The district seemed to be more purple than deep red for a time.
“I was so incredibly happy and proud,” Bridgeland said of Stefanik’s election. “I viewed her as the bright light of her generation of leaders. She was crossing the aisle. She was focused on problem solving. She had the highest character.”
She had potential, I remember thinking at the time, but I also remember her being extremely cautious in what she said, and too often parroting GOP talking points instead of laying her own beliefs.
I never was really sure what that was.
After winning in 2014, she praised her opponents in her victory speech.
“No matter their party, our democratic process is strengthened by those individuals willing to put forth their ideas,” she said that night. That would not happen today.
She pushed to make the Republican Party more diverse by attracting more women to run. She became a prominent member of the moderate Tuesday Group, a caucus of center-right Republicans. She continually emphasized her commitment to being bipartisan and her voted record mirrored that.
Time magazine quoted one former aide as saying she was “every Democrat’s favorite Republican.”
And then, “this switch went off” Bridgeland told Milbank.
And he wrote this:
“But perhaps nobody’s fall from promise, and integrity, has been as spectacular as the 37-year-old Stefanik’s.”
This is where we have to take a lot of the blame.
We have elected her three times.
This is where we have bought into the Washington politics instead of following our own values as Stefanik has bought into countless conspiracy theories, become a national Republican fundraising star, not because of any particular policy, but because of her allegiance to a former president.
“I was shattered. I was really heartbroken,” Bridgeland told Milbank after seeing her lies about the election. “I was just so shocked she would go down such a dark path. No power, no position is worth the complete loss of integrity. It was just completely alarming to me to watch this transformation. I got a lot of notes saying, ‘What happened to her?’ ”
Alumni of Harvard’s Institute of Politics petitioned to have Stefanik removed from its advisory committee.
Bridgeland signed it.
“I had to,” he said, “because Constitution first.”
“Elise could have been the face of a new generation of Republicans that could represent a real big-tent party that could build beyond the base, that could lay the foundation for a coalition that could win elections nationally,” said Margaret Hoover, a center-right commentator who worked with Stefanik in the Bush White House, to Time magazine a year ago. “It shows she was never motivated by principles, and that’s disappointing.”
For those of us who elected her, it should be more than disappointing. We have to take responsibility for the mistakes we have made in electing someone without principles.

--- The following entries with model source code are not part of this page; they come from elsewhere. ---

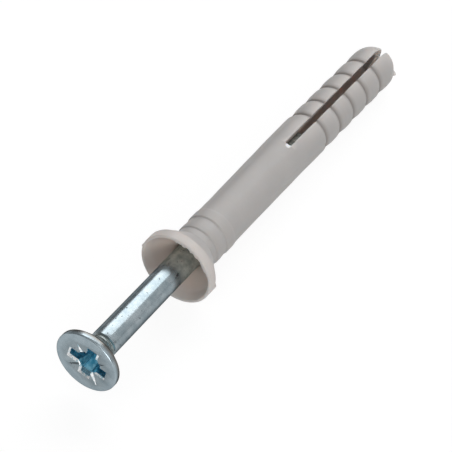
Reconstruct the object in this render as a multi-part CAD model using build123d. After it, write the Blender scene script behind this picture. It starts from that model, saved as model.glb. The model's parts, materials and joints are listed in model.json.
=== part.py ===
"""Hammer fixing plug: a slotted nylon sleeve with a cupped collar, and the steel hammer screw that starts in it.

Millimetres, +Z up. Each piece is first drawn on its own axis: X runs from the collar's front face, at x = 0,
towards the closed tip. The pair is then laid down on the collar's rim and the last barb, as it lies on a table.
"""
from build123d import *
from math import asin, cos, degrees, hypot, radians, sin, tan
import os

# Hammer screw, one piece of steel
HEAD_D = 8.4
HEAD_RIM = 0.80            # height of the head's round rim
HEAD_ANGLE = 100.0         # included angle of the cone under the rim
HEAD_EDGE = 0.18           # rounding of the rim's front edge
HEAD_BACK_EDGE = 0.25      # rounding between rim and cone
NECK_D = 2.94              # waist between cone and shank
NECK_LENGTH = 0.30
SHOULDER_LENGTH = 0.16     # slope from the waist up to the shank
SHOULDER_ROUND = 0.10
SHANK_D = 3.40
SCREW_LENGTH = 47.5        # head face to point
POINT_LENGTH = 1.30
POINT_FLAT_D = 0.80        # blunt end of the point
START_OUT = 18.5           # how far the head stands out of the collar before it is driven

# Cross recess with four ticks between its wings
RECESS_SPAN = 5.0          # across two wings at the face
RECESS_FLOOR_SPAN = 2.5
RECESS_DEPTH = 2.4
WING_WIDTH = 1.25
RIB_SPAN = 3.2             # the small second cross at 45 degrees, which cuts the corners between the wings
RIB_FLOOR_SPAN = 1.9
RIB_DEPTH = 2.1
RIB_WIDTH = 1.1
CORE_D = 2.5               # round middle of the recess
CORE_FLOOR_D = 1.7
CORE_TIP = 0.45            # cone below the recess floor
TICK_OUT = 2.95            # radius where a tick ends
TICK_WIDTH = 0.34
TICK_DEPTH = 0.26
RECESS_TURN = 15.0         # turn of the recess about the axis, from upright
RECESS_SHIFT = 0.30        # the recess was struck this far off the head's centre, away from +Y

# Sleeve, one nylon moulding
SLEEVE_LENGTH = 48.4
COLLAR_D = 9.9
LIP_LENGTH = 1.26          # straight rim of the collar
LIP_EDGE = 0.12
LIP_BACK_EDGE = 0.20
COLLAR_CONE_END = 3.70
COLLAR_FOOT_D = 5.88
MOUTH_EDGE = 0.10
RING_GROOVES = (4.72, 6.86)
RING_CREST_D = (5.95, 6.05)
RING_LEAD = 0.50           # gentle side of a ring's groove, towards the collar
RING_END = 8.30
TUBE_FROM = 9.10
TUBE_D = 5.84
TUBE_TO = 11.0             # the tube swells slightly from here to the first barb
SWELL_D = 6.12
BARB_COUNT = 5             # barb grooves
FIRST_BARB = 30.05
BARB_PITCH = 3.24
BARB_D = 6.00
BARB_LEAD = 1.10           # gentle side of a barb's groove
GROOVE_DEPTH = 0.30
GROOVE_STEP = 0.14         # steep side of every groove
GROOVE_ROUND = 0.08
NOSE_LENGTH = 3.30         # half an egg in front of the last barb
SLOT_FROM = 23.95
SLOT_WIDTH = 0.87
SLOT_END_ROUND = 0.15
SLOT_TURN = 15.6           # turn of the slot about the axis, from upright
BORE_END_WALL = 0.75       # nylon left in front of the bore at the tip

# Flash left by the mould on its parting line, square to the slot
FLASH_WIDTH = 0.40
FLASH_HEIGHT = 0.16
FLASH_SINK = 0.30          # how deep each tag is rooted in the moulding
SPUR_LENGTH = 0.45
TAB_LENGTH = 0.90
TAB_HEIGHT = 0.38
TAB_ANGLE = 51.0           # place of the tip's tab, from the axis

# Clearances
RUNNING = 0.08             # radial, shank in bore
SEAT = 0.05                # head in the collar's cup, and point at the end of the bore

# Sizes that follow
HEAD_R = HEAD_D / 2
NECK_R = NECK_D / 2
SHANK_R = SHANK_D / 2
HALF_ANGLE = radians(HEAD_ANGLE / 2)
CONE_LENGTH = (HEAD_R - NECK_R) / tan(HALF_ANGLE)
BORE_R = SHANK_R + RUNNING
MOUTH_R = HEAD_R + SEAT
CUP_DEPTH = HEAD_RIM + SEAT
CUP_CONE = (MOUTH_R - BORE_R) / tan(HALF_ANGLE)
COLLAR_R = COLLAR_D / 2
TIP_R = BARB_D / 2
NOSE_AT = SLEEVE_LENGTH - NOSE_LENGTH
BORE_END = SLEEVE_LENGTH - BORE_END_WALL
POINT_SLOPE = (SHANK_R - POINT_FLAT_D / 2) / POINT_LENGTH
HEAD_FACE = -START_OUT


def profile(points):
    """Flat outline above the X axis, closed along that axis."""
    return make_face(Polyline(*points, close=True))


def rounded(face, corners, radius):
    """The same outline with the corners at the given points rounded."""
    points = [Vector(*corner) for corner in corners]
    picked = [min(face.vertices(), key=lambda vertex: (Vector(vertex) - point).length) for point in points]
    return fillet(picked, radius)


def turned(face):
    return revolve(face, Axis.X, 360)


def about_axis(shape, degrees_from_upright):
    """Turn about the X axis; a positive turn takes the top towards -Y."""
    return Rot(degrees_from_upright, 0, 0) * shape


def blade(span, floor_span, width, depth):
    """Upright blade that narrows as it goes in from the head's face."""
    outline = Polyline(
        (HEAD_FACE, -span / 2),
        (HEAD_FACE + depth, -floor_span / 2),
        (HEAD_FACE + depth, floor_span / 2),
        (HEAD_FACE, span / 2),
        close=True,
    )
    return extrude(Plane.XZ * make_face(outline), width / 2, both=True)


def recess():
    cutter = turned(profile([
        (HEAD_FACE, 0),
        (HEAD_FACE, CORE_D / 2),
        (HEAD_FACE + RECESS_DEPTH, CORE_FLOOR_D / 2),
        (HEAD_FACE + RECESS_DEPTH + CORE_TIP, 0),
    ]))
    for quarter in (0, 90):
        cutter += about_axis(blade(RECESS_SPAN, RECESS_FLOOR_SPAN, WING_WIDTH, RECESS_DEPTH), quarter)
        cutter += about_axis(blade(RIB_SPAN, RIB_FLOOR_SPAN, RIB_WIDTH, RIB_DEPTH), quarter + 45)
    return about_axis(cutter, RECESS_TURN)


def ticks():
    """Four shallow V marks between the wings of the recess."""
    mark = Polyline(
        (HEAD_FACE, -TICK_WIDTH / 2),
        (HEAD_FACE + TICK_DEPTH, 0),
        (HEAD_FACE, TICK_WIDTH / 2),
        close=True,
    )
    bar = extrude(make_face(mark), TICK_OUT, both=True)
    cutter = about_axis(bar, 45) + about_axis(bar, 135)
    return about_axis(cutter, RECESS_TURN)


def hammer_screw():
    cone_end = HEAD_FACE + HEAD_RIM + CONE_LENGTH
    shank_from = cone_end + NECK_LENGTH + SHOULDER_LENGTH
    point = HEAD_FACE + SCREW_LENGTH
    front_edge = (HEAD_FACE, HEAD_R)
    back_edge = (HEAD_FACE + HEAD_RIM, HEAD_R)
    shoulder = (shank_from, SHANK_R)
    outline = profile([
        (HEAD_FACE, 0),
        front_edge,
        back_edge,
        (cone_end, NECK_R),
        (cone_end + NECK_LENGTH, NECK_R),
        shoulder,
        (point - POINT_LENGTH, SHANK_R),
        (point, POINT_FLAT_D / 2),
        (point, 0),
    ])
    outline = rounded(outline, [front_edge], HEAD_EDGE)
    outline = rounded(outline, [back_edge], HEAD_BACK_EDGE)
    outline = rounded(outline, [(cone_end, NECK_R), shoulder], SHOULDER_ROUND)
    off_centre = Pos(0, -RECESS_SHIFT, 0)
    return turned(outline) - off_centre * recess() - off_centre * ticks()


def groove(at, before_r, after_r, lead):
    """Saw-tooth groove: a gentle way down from the collar's side, then a steep step up."""
    return [
        (at - lead, before_r),
        (at, min(before_r, after_r) - GROOVE_DEPTH),
        (at + GROOVE_STEP, after_r),
    ]


def sleeve_outside():
    """Outside of the sleeve as one turned outline, with an egg-shaped nose."""
    foot_r = COLLAR_FOOT_D / 2
    crest = [size / 2 for size in RING_CREST_D]
    lip_front = (0, COLLAR_R)
    lip_back = (LIP_LENGTH, COLLAR_R)
    points = [(0, 0), lip_front, lip_back, (COLLAR_CONE_END, foot_r)]
    teeth = []
    for at, before, after in zip(RING_GROOVES, (foot_r, crest[0]), crest):
        teeth += groove(at, before, after, RING_LEAD)
    teeth += [(RING_END, crest[-1]), (TUBE_FROM, TUBE_D / 2), (TUBE_TO, TUBE_D / 2)]
    before = SWELL_D / 2
    for index in range(BARB_COUNT):
        teeth += groove(FIRST_BARB + index * BARB_PITCH, before, TIP_R, BARB_LEAD)
        before = TIP_R
    points += teeth
    side = Polyline(*points, (NOSE_AT, TIP_R))
    nose = EllipticalCenterArc((NOSE_AT, 0), NOSE_LENGTH, TIP_R, arc_size=90)
    outline = make_face(side + nose + Line((SLEEVE_LENGTH, 0), (0, 0)))
    outline = rounded(outline, [lip_front], LIP_EDGE)
    outline = rounded(outline, [lip_back], LIP_BACK_EDGE)
    outline = rounded(outline, teeth, GROOVE_ROUND)
    return turned(outline)


def sleeve_inside():
    """Cup for the head, and the bore that guides the shank up to the tip."""
    taper = (BORE_R - POINT_FLAT_D / 2 - SEAT) / POINT_SLOPE
    mouth = (0, MOUTH_R)
    return turned(profile([
        (-MOUTH_EDGE, 0),
        (-MOUTH_EDGE, MOUTH_R + 2 * MOUTH_EDGE),
        (MOUTH_EDGE, MOUTH_R),
        (CUP_DEPTH, MOUTH_R),
        (CUP_DEPTH + CUP_CONE, BORE_R),
        (BORE_END - taper, BORE_R),
        (BORE_END, POINT_FLAT_D / 2 + SEAT),
        (BORE_END, 0),
    ]))


def slot():
    """One saw cut across the whole sleeve, from the slot's near end out through the tip."""
    length = SLEEVE_LENGTH - SLOT_FROM + COLLAR_R
    cut = Pos(SLOT_FROM + length / 2, 0, 0) * Box(length, SLOT_WIDTH, COLLAR_D)
    near_end = cut.edges().filter_by(Axis.Z).group_by(Axis.X)[0]
    return about_axis(fillet(near_end, SLOT_END_ROUND), SLOT_TURN)


def flash():
    """Tags of flash on the mould's parting line: two on the collar's rim and one on the tip."""
    def tag(length, height, width):
        return Box(length, width, height + FLASH_SINK, align=(Align.CENTER, Align.CENTER, Align.MIN))

    root_r = COLLAR_R - FLASH_SINK
    ridge_length = LIP_LENGTH - LIP_EDGE - LIP_BACK_EDGE
    spur = Pos(SPUR_LENGTH / 2, 0, root_r) * tag(SPUR_LENGTH, FLASH_HEIGHT, FLASH_WIDTH)
    ridge = Pos(LIP_LENGTH / 2, 0, root_r) * tag(ridge_length, FLASH_HEIGHT, FLASH_WIDTH)
    nose_r = 1 / hypot(cos(radians(TAB_ANGLE)) / NOSE_LENGTH, sin(radians(TAB_ANGLE)) / TIP_R)
    tab = Pos(0, 0, nose_r - FLASH_SINK) * tag(TAB_LENGTH, TAB_HEIGHT, FLASH_WIDTH)
    tab = Pos(NOSE_AT, 0, 0) * Rot(0, 90 - TAB_ANGLE, 0) * tab
    far_side = [about_axis(piece, SLOT_TURN + 90) for piece in (ridge, tab)]
    return [about_axis(spur, SLOT_TURN - 90), *far_side]


def plug_sleeve():
    body = sleeve_outside()
    for tag in flash():
        body += tag
    return body - sleeve_inside() - slot()


def laid_down(pieces):
    """Tip the pair onto the collar's rim and the last barb, and centre it over the origin."""
    drop = COLLAR_R - TIP_R
    run = NOSE_AT - LIP_LENGTH
    tilt = degrees(asin(drop / hypot(run, drop)))
    tipped = [Rot(0, tilt, 0) * piece for piece in pieces]
    boxes = [piece.bounding_box() for piece in tipped]
    low = [min(getattr(box.min, side) for box in boxes) for side in "XYZ"]
    high = [max(getattr(box.max, side) for box in boxes) for side in "XYZ"]
    middle = Vector((low[0] + high[0]) / 2, (low[1] + high[1]) / 2, low[2])
    return [Pos(*(-middle)) * piece for piece in tipped], tilt, middle


os.makedirs("parts", exist_ok=True)
placed, tilt, middle = laid_down([plug_sleeve(), hammer_screw()])
for name, piece in zip(["plug_sleeve", "hammer_screw"], placed):
    export_step(piece, f"parts/{name}.step")
print("tilt", round(tilt, 4), "origin on the sleeve's own axes", [round(value, 4) for value in middle])
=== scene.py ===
import json
from math import acos, asin, atan2, cos, degrees, hypot, pi, radians, sin, sqrt, tan

import bmesh
import bpy
import numpy as np
from mathutils import Matrix, Vector


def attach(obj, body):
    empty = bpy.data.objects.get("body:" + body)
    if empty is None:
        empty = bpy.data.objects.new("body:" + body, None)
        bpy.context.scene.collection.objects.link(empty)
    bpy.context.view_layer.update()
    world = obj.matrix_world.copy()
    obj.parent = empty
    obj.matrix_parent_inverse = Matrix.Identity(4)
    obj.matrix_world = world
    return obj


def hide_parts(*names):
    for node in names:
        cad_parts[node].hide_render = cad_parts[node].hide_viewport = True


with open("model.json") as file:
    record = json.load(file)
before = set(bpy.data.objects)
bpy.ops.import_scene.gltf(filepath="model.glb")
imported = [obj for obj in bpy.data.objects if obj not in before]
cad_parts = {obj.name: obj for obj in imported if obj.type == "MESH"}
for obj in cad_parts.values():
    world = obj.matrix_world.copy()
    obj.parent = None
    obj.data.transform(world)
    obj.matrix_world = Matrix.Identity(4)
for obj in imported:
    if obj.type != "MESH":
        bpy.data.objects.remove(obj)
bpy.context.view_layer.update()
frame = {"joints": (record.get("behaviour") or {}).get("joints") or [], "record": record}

MM = 0.001

# Hammer screw, in millimetres and degrees; places are on the pieces' own axis, from the collar's front face
HEAD_R = 4.2
HEAD_RIM = 0.80
HEAD_ANGLE = 100.0
HEAD_EDGE = 0.32
HEAD_BACK_EDGE = 0.25
HEAD_FLAT_R = 3.78         # where the outline starts on the head's flat face
NECK_R = 1.47
NECK_LENGTH = 0.34
NECK_ROUND = 0.30
NECK_END_ROUND = 0.05
SHOULDER_LENGTH = 0.12
SHOULDER_ROUND = 0.04
SHANK_R = 1.70
SHANK_BACK_R = 1.755       # beside the head
SCREW_LENGTH = 47.5
POINT_LENGTH = 1.30
POINT_FLAT_R = 0.40
POINT_LEAST_R = 0.32       # in the thread's root
THREAD_FROM = 8.0          # from here to the point the shank carries its barbed thread
THREAD_RUN_IN = 1.5        # over which it grows to its full depth
THREAD_PITCH = 0.70
THREAD_ROOT_R = 1.54
THREAD_STEEP = 0.20        # share of the pitch taken by the steep flank, which faces the head
THREAD_RISE = 1.12         # over 1, so that the crests are a little flat

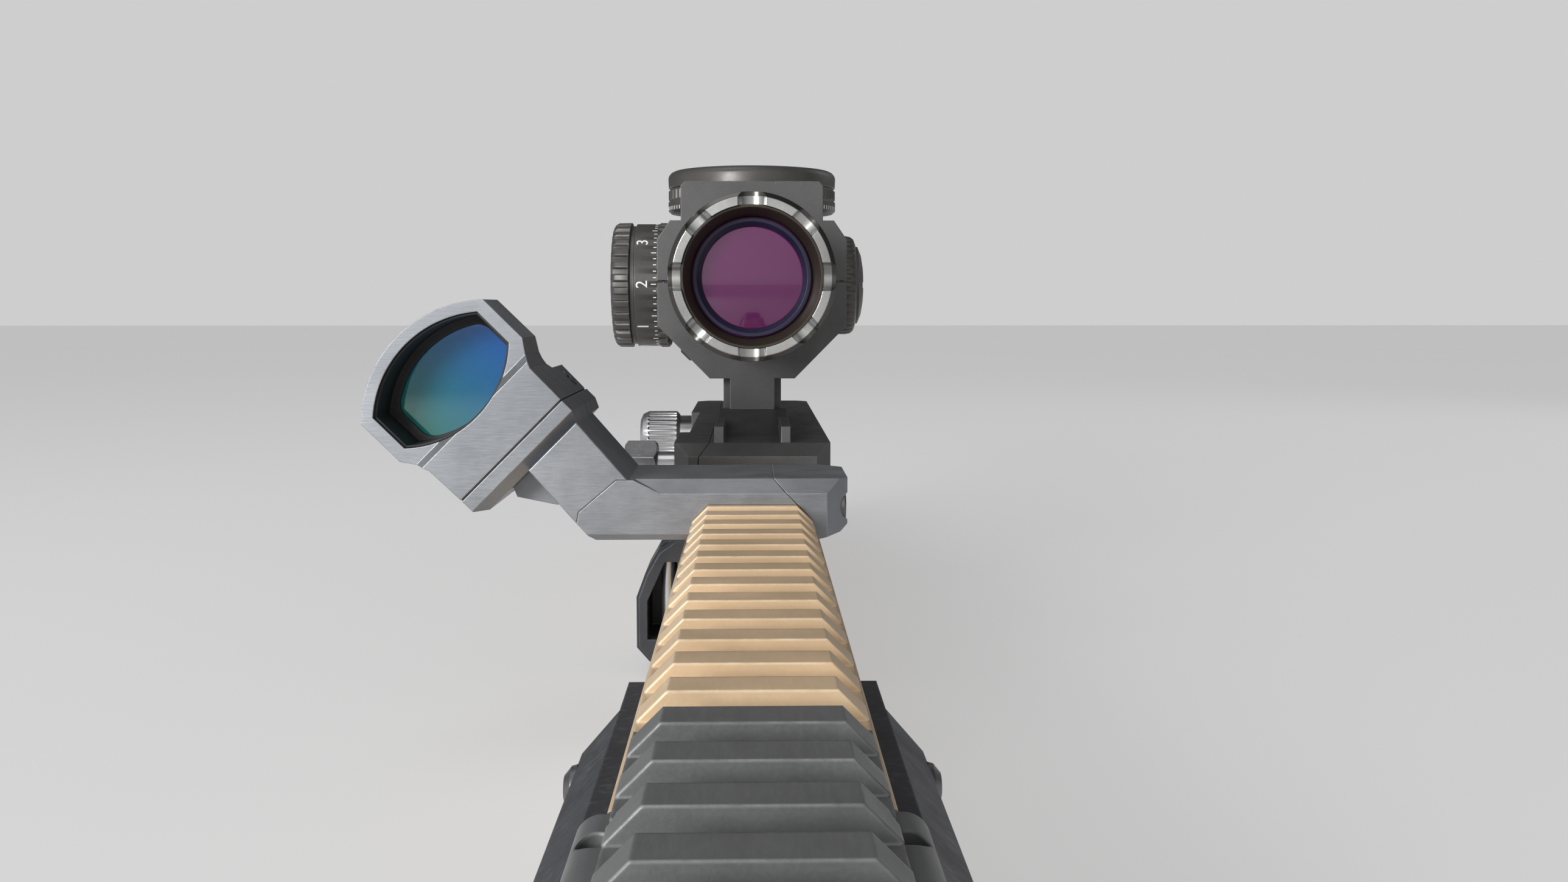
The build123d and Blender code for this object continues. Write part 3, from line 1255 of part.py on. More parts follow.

Ask any local Republican leader if they are afraid of Stefanik, of her power, of what she might be able to do to them in their own local election, and then watch them pause before they answer.
That will tell you a lot.
She has used us. She has used all of them and now she owns them.
Milbank asked Bridgeland why?
“Quest for power,” Bridgeland said. “But power without principle is a pretty dark place to go. She wanted to climb the Republican ranks and she has, but … she’s climbed the ladder on the back of lies about the election that are undermining trust in elections, putting people’s lives at risk.”
That is our congressional representative.
That is what we have done.
When she first ran for office in 2014, she told The Post-Star editorial board she believed in term limits and would not serve longer than five terms.
I suspect that is no longer the case unless the voters decide otherwise.
Crandall event
Thanks go out to Crandall Library librarian Kathy Naftaly for hosting Tuesday’s night discussion about life, newspapers and the future of journalism between Will Doolittle and myself.
It was a great discussion that went on for nearly 90 minutes.
What I heard more than anything was that people still love their newspaper and want to support it.
It was great to see Mike Goot of The Post-Star and former Post-Star feature writer Meg Hagerty at the event.
To answer the question in the headline: No, her values don’t match mine. I’m sure that wouldn’t bother her, tho. She’s no doubt back to demonizing immigrants and liberals today, even after the massacre in Texas. It’s small consolation that Bridgeland is probably even more despised by Stefanik and her ilk. He’s a RINO, now defined as being disloyal to Trumpism.
As of a few weeks ago, I’ve lived in Northern NY, in various locales, for 65 years. It’s always been heavily Republican. I’m used to that. Or was. Next year I hope to get my house sold. I abhor the idea of moving because I want to live among my own political tribe. I can’t continue to live in an area where over 60% of the populace are willing to cast votes for people as immoral and unprincipled as Trump and Stefanik, tho.
Just to nitpick, she’s been elected 4 times. Not by “we,” tho. She ran her first two campaigns on taking away my health insurance and replacing it with magic beans. I naturally didn’t vote in favor of that. She beat Aaron Woolf, Mike Derrick and Tedra Cobb (twice). I do want to thank you for affirming my memory of her saying she would only serve 5 terms. As you point out, that’s likely no longer operative.
Her district needs to wake up and vote her out!